Cette typologie de protection des emplois, si elle garantit la stabilité des « insiders », pose donc le problème de la conversion des CDD en CDI, de l’accès aux emplois durables. Des tentatives de réformes ont été initiées en France depuis dix ans, au travers du contrat nouvelle embauche (CNE), abandonné depuis, et de la possibilité de rupture conventionnelle, dont le succès est mitigé, et qui ont toutes deux consisté à réformer à la marge le dispositif en réduisant le coût de séparation anticipé par les entreprises. Une réforme plus en profondeur ou plus radicale est délicate à envisager dans la mesure où la majorité des travailleurs « insiders » profitent du système actuel.

 

Une dimension d’analyse reste toutefois peu étudiée : celle des inégalités salariales. Dans le contexte d’un système dual tel que le nôtre, la politique de recrutement d’une entreprise comprend deux facettes interdépendantes : le salaire et le type de contrat, CDI ou CDD. Du point de vue du travailleur, une mobilité vers un autre emploi peut s’avérer intéressante soit parce que le salaire proposé est plus élevé, soit parce que le contrat est qualitativement meilleur (passage d’un CDD à un CDI), ou les deux. Ce levier existe également en interne pour une entreprise qui a initialement embauché en CDD. A l’inverse, dans un système anglo-saxon où la protection des emplois est quasi inexistante, le levier du contrat ne peut être mobilisé par les entreprises, puisque de facto il n’y a pas de différence notable entre CDD et CDI.

 

Dans ses travaux récents, le pôle économie de l’EDHEC souligne le poids de cet argument dans l’explication des différences d’inégalités salariales entre les pays de l’OCDE. Théoriquement, dans des pays à faible protection des emplois, les inégalités salariales sont plus importantes car le seul levier de promotion est le salaire. Cet argument tend à accentuer la dispersion des salaires, en tirant vers le haut le niveau des rémunérations.

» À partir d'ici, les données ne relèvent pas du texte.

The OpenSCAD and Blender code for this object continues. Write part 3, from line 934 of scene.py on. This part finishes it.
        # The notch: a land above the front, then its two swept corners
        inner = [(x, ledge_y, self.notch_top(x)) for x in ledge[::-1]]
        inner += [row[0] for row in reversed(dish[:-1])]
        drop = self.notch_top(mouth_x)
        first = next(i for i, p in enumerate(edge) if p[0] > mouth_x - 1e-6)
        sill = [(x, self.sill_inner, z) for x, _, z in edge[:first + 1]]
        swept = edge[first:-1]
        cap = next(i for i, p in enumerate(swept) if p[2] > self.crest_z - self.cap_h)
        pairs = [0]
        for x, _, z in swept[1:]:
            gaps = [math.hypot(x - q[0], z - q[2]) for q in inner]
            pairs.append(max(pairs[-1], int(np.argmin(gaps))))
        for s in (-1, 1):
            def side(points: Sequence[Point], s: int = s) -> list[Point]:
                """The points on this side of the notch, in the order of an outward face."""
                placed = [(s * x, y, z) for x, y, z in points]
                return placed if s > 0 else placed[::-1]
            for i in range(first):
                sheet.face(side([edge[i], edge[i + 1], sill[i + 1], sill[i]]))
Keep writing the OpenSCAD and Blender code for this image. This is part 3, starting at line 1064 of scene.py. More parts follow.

A partir d’un panel regroupant une quinzaine de pays sur plus de vingt ans, l’étude empirique menée confirme ce point de vue, en attestant une relation négative entre les indicateurs d’inégalités salariales et le degré de protection des emplois en CDI. Cette moindre inégalité salariale dans les marchés du travail duaux ne permet pas de conclure à une moindre inégalité de revenus. Il faut en effet prendre en compte la succession des phases d'emploi et de chômage des CDD, leurs durées et le mode de calcul des indemnités chômage.

 

Ce constat suggère, comme cela a déjà pu l’être pour d’autres outils de régulation du marché du travail, que choisir le degré de protection des emplois revient à arbitrer entre chômage et inégalités de salaires et de revenus. Il n’est pas certain que la mise en œuvre d’une réforme s’en trouve facilitée.